詩人為我們指了大概方向,就去坐上了找他朋友的公車。他站在車門口和我們揮手說再見,還祝我們順利。在路燈的照射下,那一刻他發著光,像一個會走紅的詩人,我覺得很幸運,畢竟這次再見後,欠他的車票錢就再不用還了。

地鐵站出來的人越來越多,但凡一輛公車駛入,所有人就都一涌而上地問司機是不是去機場。看到有這麼多人都不認識路,我就放心了。

後來,有一位菲律賓背包男子來問我們去機場應該坐哪輛車。我猜他大概是看到那姑娘拿著行李箱,才來問我們的。

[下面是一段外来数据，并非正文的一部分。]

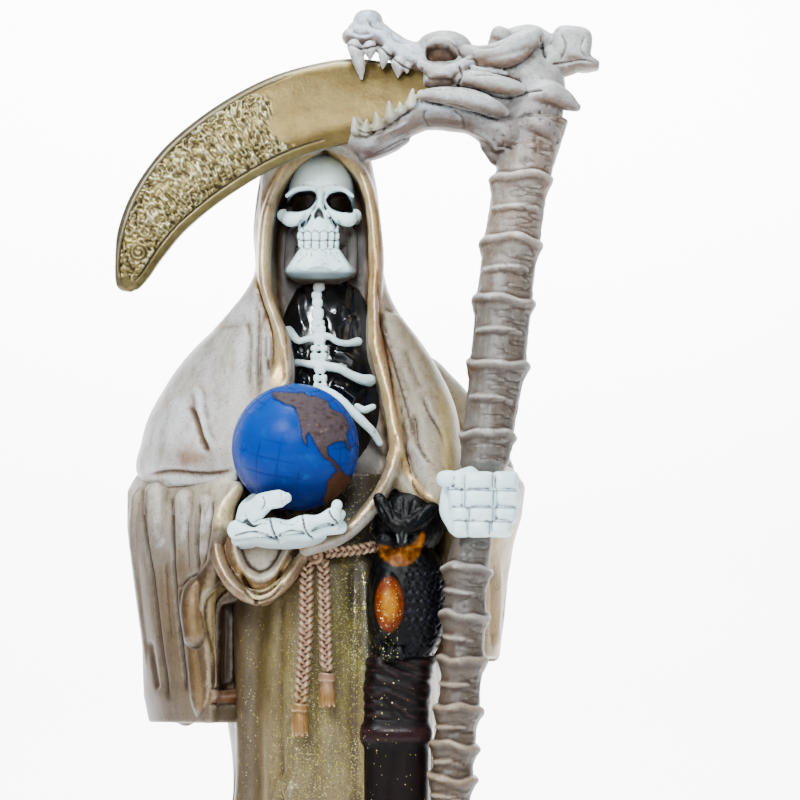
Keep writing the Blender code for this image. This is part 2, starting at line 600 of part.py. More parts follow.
def carve_figure(item):
    """Eye sockets, nose, folds and the other strokes that show from a step away."""
    for side in (-1, 1):
        dent(item, front(319.5 + 19 * side, 201, -38), (8.2, 12, 6.6), 9)
    dent(item, front(319, 214, -42), (3.2, 7, 4.4), 5)
    for x in (-84, -71):
        stroke(item, [(x, 352), (x + 3, 330), (x + 6, 300), (x + 9, 262)], 2.6, -2.4, behind=0)
    stroke(item, [(-93, 366), (-78, 369), (-57, 370), (-40, 373)], 2.5, -2.2, behind=5)
    stroke(item, [(-65, 402), (-59, 391), (-52, 381)], 3, -1.6, behind=5)
    stroke(item, [(33, 441), (38, 416), (44, 394), (50, 373)], 2.6, -1.8, behind=5)
    stroke(item, [(45, 433), (51, 415), (59, 396)], 2.6, -1.4, behind=8)
    for x, low in ((-27, 30), (-16, 225), (16, 30)):
        stroke(item, [(x + 1, 312), (x, 260), (x - 1, 214), (x - 2, max(low, 120)), (x - 4, low)], 3.0, -2.2,
               behind=0)
    # triangular fold above the feet
    stroke(item, [(-15, 224), (-24, 190), (-34, 120), (-42, 40)], 3.5, 2.2, behind=0)
    stroke(item, [(-15, 224), (-4, 180), (6, 120), (10, 40)], 3.5, 2.2, behind=0)


def make_figure(paint):
    clay = Clay()
    for shape in (base, robe, cloak, sleeves, skull, ribs, hands, owl, rope):
        shape(clay)
    item = clay.cast("figure", 1.7, paint)
    only_largest(item)
    carve_figure(item)
    thin_out(item, FIGURE_FACES)
    return item


def make_globe(paint):
    clay = Clay()
    reach = GLOBE_RADIUS / MM
    loops = []
    for lat in np.radians(np.linspace(-85, 85, 15)):
        loops.append([GLOBE_CENTRE + reach * np.array([math.cos(lat) * math.cos(lon), math.cos(lat) * math.sin(lon),
                                                       math.sin(lat)])
                      for lon in np.linspace(0, 2 * math.pi, 24, endpoint=False)])
    clay.loft(loops)
    item = clay.cast("globe", 0, paint)
    item.data.shade_smooth()
    return item


# The blade's middle line from the point to the jaws: x, z, half its width
BLADE = [(-90, 452, 0.6), (-89, 459, 5.0), (-87, 469, 9.0), (-82, 482, 12.5), (-73, 497, 15.5), (-61, 510, 18),
         (-47, 521, 19.5),
         (-31, 531, 20.5), (-14, 539, 21), (3, 544, 21), (18, 546, 20.5), (34, 546, 15), (46, 547, 10)]


def blade(clay):
    path = smooth_path([(x, z, half) for x, z, half in BLADE], 46)
    ways = np.gradient(path[:, :2], axis=0)
    ways /= np.linalg.norm(ways, axis=1)[:, None]
    loops = []
    for (x, z, half), way in zip(path, ways):
        across = np.array([-way[1], way[0]])
        thick = min(6.5, 0.9 + 0.42 * half)
        loop = []
        for turn in np.linspace(0, 2 * math.pi, 28, endpoint=False):
            c, s = math.cos(turn), math.sin(turn)
            c, s = math.copysign(abs(c) ** 0.75, c), math.copysign(abs(s) ** 0.75, s)
            at = np.array([x, z]) + across * half * c
            loop.append((at[0], -66 + thick * s, at[1]))
        loops.append(loop)
    clay.loft(loops)


def spots(y, *rows):
    """Rows of x, y, z and radius from rows of u, v and radius on the front sheet, at depth y."""
    return [(*front(u, v, y), radius) for u, v, radius in rows]


def dragon_skull(clay):
    """A horned skull in profile, facing left: snout, cheeks, horns and lower jaw."""
    mid = -66

    def run(y, rows, **options):
        clay.tube([(*front(u, v, y + dy), r) for u, v, dy, r in rows], **options)

    # snout, brow and the long cheek, drawn in profile
    run(mid, ((360, 33, 0, 6.5), (372, 34, 0, 7.4), (386, 42, 0, 6.6), (400, 50, 0, 6.2), (414, 55, 0, 6.4),
              (428, 57, 0, 7.6)),
        sides=20, count=40, wide=1.2, across=(0, 1, 0))
    clay.ball(front(368, 24, mid), (7.6, 9.5, 7.4), sides=28)
    run(mid, ((349, 37, 0, 3.6), (364, 40, 0, 4.0), (379, 38, 0, 4.6), (392, 50, 0, 4.6), (405, 60, 0, 4.6),
              (422, 66, 0, 4.4)),
        sides=16, count=40, wide=2.0, across=(0, 1, 0))
    clay.ball(front(444, 49, mid), (14.0, 13.5, 8.4), sides=32)
    clay.ball(front(440, 80, mid), (9.4, 12.0, 7.0), sides=26, square=3.2)
    run(mid, ((424, 62, 0, 5), (448, 68, 0, 8), (474, 74, 0, 10.5), (500, 74, 0, 12.5), (522, 72, 0, 13.5),
              (536, 84, 0, 14), (534, 108, 0, 14.5),
              (528, 136, 0, 14.6), (523, 166, 0, 13.2)), sides=24, count=60, wide=0.92, across=(0, 1, 0))
    clay.ball(front(492, 106, mid), (13, 10, 9), sides=24)
    # lower jaw
    run(mid, ((359, 141, 0, 5.4), (366, 147, 0, 6.4), (378, 143, 0, 6.6), (392, 132, 0, 6.8), (406, 123, 0, 7.2),
              (422, 115, 0, 7.8), (440, 112, 0, 8.8),
              (456, 114, 0, 8.8), (472, 117, 0, 8.6), (488, 124, 0, 9.6), (506, 136, 0, 12)), sides=20, count=60,
        wide=1.25, across=(0, 1, 0))
    clay.ball(front(358, 131, mid), (3.8, 8.5, 6.0), sides=22, square=2.6)
    run(mid, ((364, 156, 0, 3.0), (376, 151, 0, 4), (392, 145, 0, 3.6), (404, 138, 0, 3)), sides=12, count=20,
        wide=1.8, across=(0, 1, 0))
    for side in (-1, 1):
        y = mid + side * 12
        # the bar under the eye
        run(y, ((422, 65, -0.5 * side, 2.6), (434, 70.5, 1.0 * side, 3.4), (448, 71, 1.6 * side, 3.4),
                (460, 66.5, 1.0 * side, 3.2), (469, 61, 0, 2.4)), sides=14, count=30)
        # horns
        run(y, ((468, 52, -2 * side, 3.6), (484, 54, 0.5 * side, 4.4), (504, 51, 2.0 * side, 5.4),
                (520, 44, 2.0 * side, 5.6), (535, 37, 0, 4.6)), sides=16, count=40)
        run(y, ((476, 59, -1 * side, 2.6), (494, 61, 1.5 * side, 3.4), (512, 58, 3.0 * side, 3.6),
                (527, 50, 2.5 * side, 2.6), (532, 42, 0, 1.2)), sides=14, count=40)
        run(y, ((470, 67, -0.5 * side, 1.6), (488, 70.5, 1.0 * side, 1.9), (506, 74, 0, 1.2)), sides=10, count=20)
        run(y, ((458, 78, -1 * side, 3.0), (474, 79, 2.4 * side, 4.4), (492, 83, 4.4 * side, 4.6),
                (510, 87, 4.6 * side, 4.0), (522, 89, 3.8 * side, 2.4)), sides=18, count=40)
        run(y, ((422, 95, -1 * side, 2.6), (438, 95, 2.0 * side, 3.8), (458, 97.5, 4.6 * side, 4.9),
                (477, 102, 5.4 * side, 5.0), (493, 107.5, 5.0 * side, 4.0),
                (506, 112.5, 4.0 * side, 2.0)), sides=18, count=44)
        # teeth of the upper jaw
        y = mid + 8.5 * side
        run(y, ((354, 46, 0, 3.4), (357, 56, 0.8 * side, 3.3), (360, 67, 0.6 * side, 2.5), (361.5, 78, 0, 1.0)),
            sides=12, count=24)
        for u, v, tip_u, tip_v, reach in ((370, 48, 370, 60, 3.6), (385, 53, 382.5, 69, 3.6),
                                          (399, 64, 398, 77.5, 4.0), (407, 67, 407, 73, 2.4)):
            run(y, ((u, v, 0, reach), ((u + tip_u) / 2, (v + tip_v) / 2, 0, reach * 0.62), (tip_u, tip_v, 0, 0.6)),
                sides=10, count=14)
        # teeth of the lower jaw
        for u, v, tip_u, tip_v, reach in ((356, 128, 354, 115, 2.8), (364, 130, 366, 118, 2.8),
                                          (379, 126, 376.5, 110, 3.4), (391, 116, 387.5, 98, 3.6),
                                          (400, 111, 398, 101, 2.8), (410, 104, 412.5, 86.5, 3.2)):
            run(y, ((u, v, 0, reach), ((u + tip_u) / 2, (v + tip_v) / 2, 0, reach * 0.66), (tip_u, tip_v, 0, 0.6)),
                sides=10, count=14)
    # blocks of bone behind
    run(mid, ((498, 44, 0, 5), (514, 39, 0, 5.6), (530, 37, 0, 6.0), (543, 42, 0, 5.5)), sides=16, count=24, wide=1.2,
        across=(0, 1, 0))
    clay.ball(front(501, 38, mid), (5.6, 8, 4.6), (0, 25, 0), sides=20, square=2.8)
    clay.ball(front(571, 47.5, mid), (10.0, 10.5, 9.4), (0, 6, 0), sides=28, square=3.6)
    run(mid, ((545, 66, 0, 8), (558, 60, 0, 9.0), (570, 56, 0, 9.0)), sides=20, count=24, wide=1.0, across=(0, 1, 0))
    run(mid, ((572, 62, 0, 4.4), (588, 64.5, 0, 4.0), (597, 66, 0, 2.4)), sides=14, count=20, wide=2.0,
        across=(0, 1, 0))
    run(mid, ((532, 98, 0, 7.0), (546, 97, 0, 6.6), (560, 101, 0, 5.0), (575, 107, 0, 2.4)), sides=16, count=24,
        wide=1.5, across=(0, 1, 0))
    run(mid, ((526, 126, 0, 6.0), (541, 130, 0, 6.0), (551, 136, 0, 4.6), (556, 140, 0, 2.6)), sides=16, count=24,
        wide=1.8, across=(0, 1, 0))
    run(mid, ((540, 148, 0, 7), (547, 158, 0, 4.6)), sides=14, count=12)
    run(mid, ((492, 144, 0, 6), (498, 156, 0, 5)), sides=14, count=12)


def carve_scythe(item):
    for side, way in ((-1, (0, 1, 0)), (1, (0, -1, 0))):
        dent(item, front(445, 55, -66 + 14 * side), (8.5, 9, 5.8), 5, way)


def make_scythe(paint):
    clay = Clay()
    clay.tube(staff_rows(), 18, 300, flat_ends=True)
    blade(clay)
    dragon_skull(clay)
    item = clay.cast("scythe", 1.25, paint, 1)
    only_largest(item)
    carve_scythe(item)
    thin_out(item, SCYTHE_FACES)
    return item


def staff_room(paint):
    """The room that the figure leaves around the staff: its discs plus the clearance, and the bare grip in the fist."""
    clay = Clay()
    gap = CLEARANCE / MM + 0.6
    rows = []
    for z in [SOCKET_FOOT - 0.8, *range(30, 330, 10), 333, 337, 341, 350, 359, 363, 367, *range(375, 480, 10)]:
        radius = staff_radius(z) + disc_reach(z) + 0.1 + gap
        if abs(z - GRIP_CENTRE) < GRIP_HALF + 1:
            radius = GRIP_RADIUS / MM + gap
        rows.append((*staff_centre(z), radius))
    loops = []
    for x, y, z, radius in rows:
        loops.append([(x + radius * math.cos(t), y + radius * math.sin(t), z)
                      for t in np.linspace(0, 2 * math.pi, 28, endpoint=False)])
    clay.loft(loops)
    return clay.cast("staff_room", 0, paint)


def globe_room(paint):
    clay = Clay()
    reach = GLOBE_RADIUS / MM * 1.004 + CLEARANCE / MM
    loops = []
    for lat in np.radians(np.linspace(-86, 86, 19)):
        loops.append([GLOBE_CENTRE + reach * np.array([math.cos(lat) * math.cos(lon), math.cos(lat) * math.sin(lon),
                                                       math.sin(lat)])
                      for lon in np.linspace(0, 2 * math.pi, 32, endpoint=False)])
    clay.loft(loops)
    return clay.cast("globe_room", 0, paint)


def main():
    clear_scene()
    cast = material("resin_robe", (0.52, 0.44, 0.35), 0.5)
    bone = material("resin_bone", (0.55, 0.49, 0.43), 0.55)
    sea = material("resin_globe", (0.0, 0.13, 0.5), 0.3)
    figure = make_figure(cast)
    scythe = make_scythe(bone)
    globe = make_globe(sea)
    cut(figure, staff_room(cast))
    cut(figure, globe_room(sea))
    cut(figure, block("under", (-400, -400, -60), (400, 400, 0), cast))
    only_largest(figure)
    figure.data.shade_smooth()
    scythe.data.shade_smooth()


main()
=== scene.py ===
"""The painted look of the statue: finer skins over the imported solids, their paint, and a soft studio.

Left and right are as seen from the front."""
import math

import bpy
import numpy as np
from mathutils import Euler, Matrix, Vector


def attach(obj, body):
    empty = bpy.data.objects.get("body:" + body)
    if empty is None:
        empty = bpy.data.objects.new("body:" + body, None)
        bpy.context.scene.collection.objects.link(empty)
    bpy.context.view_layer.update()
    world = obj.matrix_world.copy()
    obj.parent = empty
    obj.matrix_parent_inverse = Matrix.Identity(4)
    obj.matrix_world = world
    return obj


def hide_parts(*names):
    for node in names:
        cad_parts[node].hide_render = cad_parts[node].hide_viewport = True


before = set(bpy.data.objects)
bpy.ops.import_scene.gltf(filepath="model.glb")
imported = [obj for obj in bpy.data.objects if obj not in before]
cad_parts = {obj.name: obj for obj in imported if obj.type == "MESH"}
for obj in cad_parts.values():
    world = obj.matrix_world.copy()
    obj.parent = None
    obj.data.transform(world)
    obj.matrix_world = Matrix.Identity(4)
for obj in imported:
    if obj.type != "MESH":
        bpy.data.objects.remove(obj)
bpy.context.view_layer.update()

FINE = 1.0  # coarser skins while working

MM = 0.001
BASE_TOP = 24.0
GLOBE_REACH = 30.0
GRIP = 9.5
# millimetres: the skins bend back softly before they reach these sides of the CAD box
LOW_LIMIT, HIGH_LIMIT, SOFT_LIMIT = np.array([-97.6, -105.4, 0.2]), np.array([136.0, 73.2, 591.3]), 2.0
KEEP = 0.46  # the share of each skin's triangles that stays

# The front sheet: the carving as drawn by a viewer about a metre away who looks up a little
EYE = np.array([39.0, -1050.0, 262.0])
LOOK_UP = math.radians(8)
SHEET_MIDDLE, SHEET_FOCUS = 400.0, 2100.0
AHEAD = np.array([0.0, math.cos(LOOK_UP), math.sin(LOOK_UP)])
ABOVE = np.array([0.0, -math.sin(LOOK_UP), math.cos(LOOK_UP)])


def front(u, v, y):
    """The point at depth y under u (to the right) and v (down) on the front sheet."""
    right, down = (u - SHEET_MIDDLE) / SHEET_FOCUS, (v - SHEET_MIDDLE) / SHEET_FOCUS
    way = AHEAD + np.array([right, 0, 0]) - down * ABOVE
    return EYE + way * (y - EYE[1]) / way[1]


def on_sheet(points):
    """u and v of points, in millimetres."""
    rel = points - EYE
    depth = rel @ AHEAD
    return SHEET_MIDDLE + SHEET_FOCUS * rel[:, 0] / depth, SHEET_MIDDLE - SHEET_FOCUS * (rel @ ABOVE) / depth


def rgb(r, g, b):
    """A linear colour from the usual 0 to 255 values."""
    out = []
    for value in (r, g, b):
        value /= 255
        out.append(value / 12.92 if value <= 0.04045 else ((value + 0.055) / 1.055) ** 2.4)
    return np.array(out)


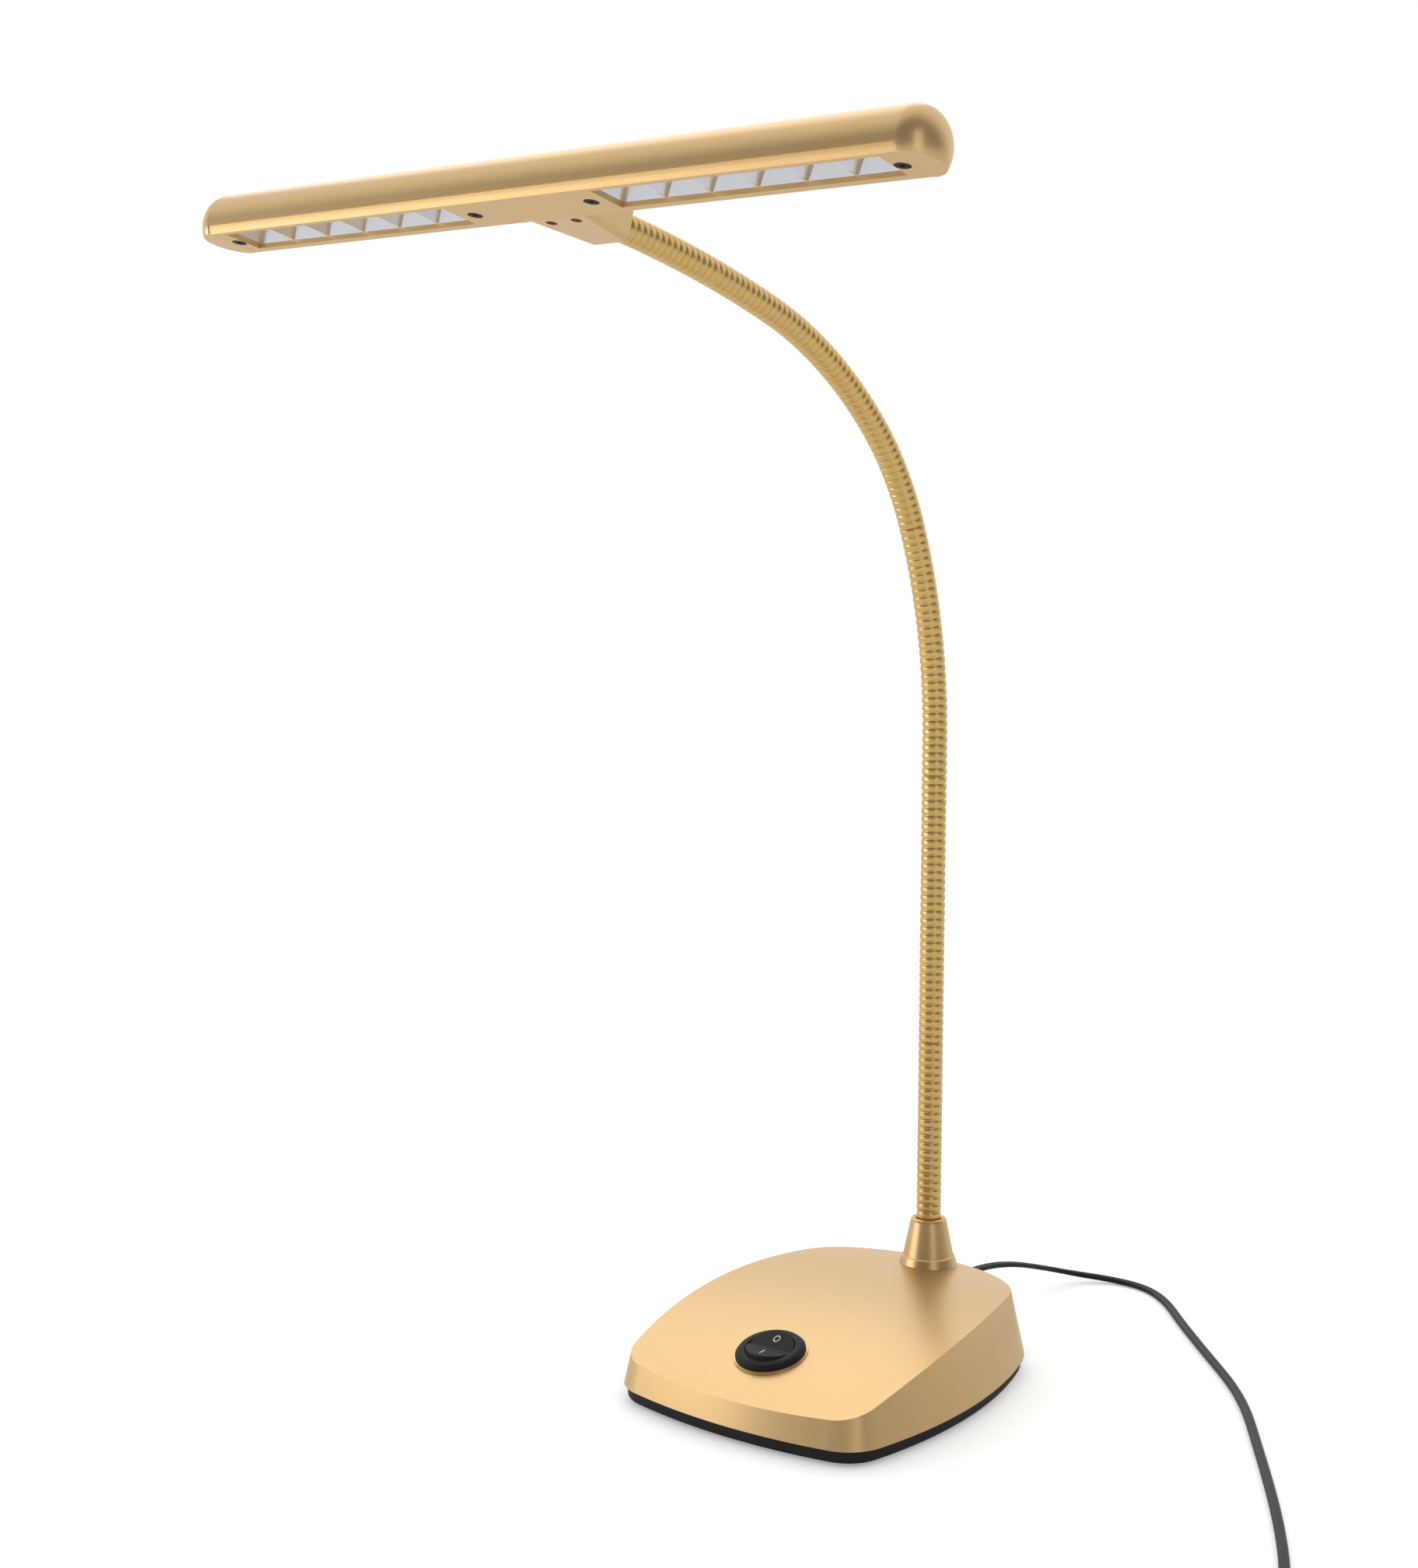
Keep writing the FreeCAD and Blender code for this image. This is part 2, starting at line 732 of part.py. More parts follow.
def neck_at(along):
    """Point and forward turn, in degrees, of the neck's centreline at a length from the ferrule's top."""
    y = 0.0
    z = size("ferrule_top")
    turn = 0.0
    if along < 0:
        return V(0, neck_y, z + along), 0.0
    for length, bend in neck_runs:
        part = min(along, length)
        if bend:
            radius = length / math.radians(bend)
            end = turn + bend * part / length
            y += radius * (math.cos(math.radians(turn)) - math.cos(math.radians(end)))
            z += radius * (math.sin(math.radians(end)) - math.sin(math.radians(turn)))
            turn = end
        else:
            z += part
        along -= part
        if along <= 1e-9:
            break
    return V(0, neck_y - y, z), turn


def neck_frame(along):
    point, turn = neck_at(along)
    return FreeCAD.Placement(point, rotation_x(turn))


def neck_loft(stations):
    """A ruled solid through circles of the given radii, square to the neck, all on a steady X axis."""
    rings = []
    for along, radius in stations:
        ring = Part.Wire([Part.makeCircle(radius)])
        ring.Placement = neck_frame(along)
        rings.append(ring)
    return Part.makeLoft(rings, True, True)


def ribbed(start, end):
    """Stations of whole ribs between two lengths: each rises from a groove, runs level and falls."""
    crest = size("neck_radius")
    groove = crest - size("groove_depth")
    count = max(1, round((end - start) / size("rib_pitch")))
    pitch = (end - start) / count
    stations = []
    for rib in range(count):
        at = start + rib * pitch
        stations += [(at, groove), (at + 0.16 * pitch, crest), (at + 0.84 * pitch, crest)]
    return stations + [(end, groove)]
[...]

於是我、叉大倩、行李箱姑娘、菲律賓雙肩包男子組成了一支新的找機場隊伍。

時間已經接近十二點了,街上很冷,站台幾乎沒有車,我們也其實還沒搞清楚到底應該坐哪輛。旁邊還有黑人大哥們在打架。但我有一支隊伍,覺得很安全。

之後,我們等到了去機場的車,還是不花錢的那種。雖然終點站下來後,周圍不像機場,但在菲律賓雙肩包男子的帶領下,我們四個先走了十多分鐘,坐了一輛小地鐵,接著又走十多分鐘的路,最後終於來到了大家都認識的那部分機場。一路上都沒怎麼說話,周圍也有很多同樣找路的人,但不知怎麼的我們就在一起走了,還總有人帶路。大概是因為叉大倩是有上帝護佑的姑娘。

感覺要分別前,我邀請大家在機場小地鐵里來了一張自拍。

可惜的是,沒有為那位看有牛逼名字書的詩人照一張。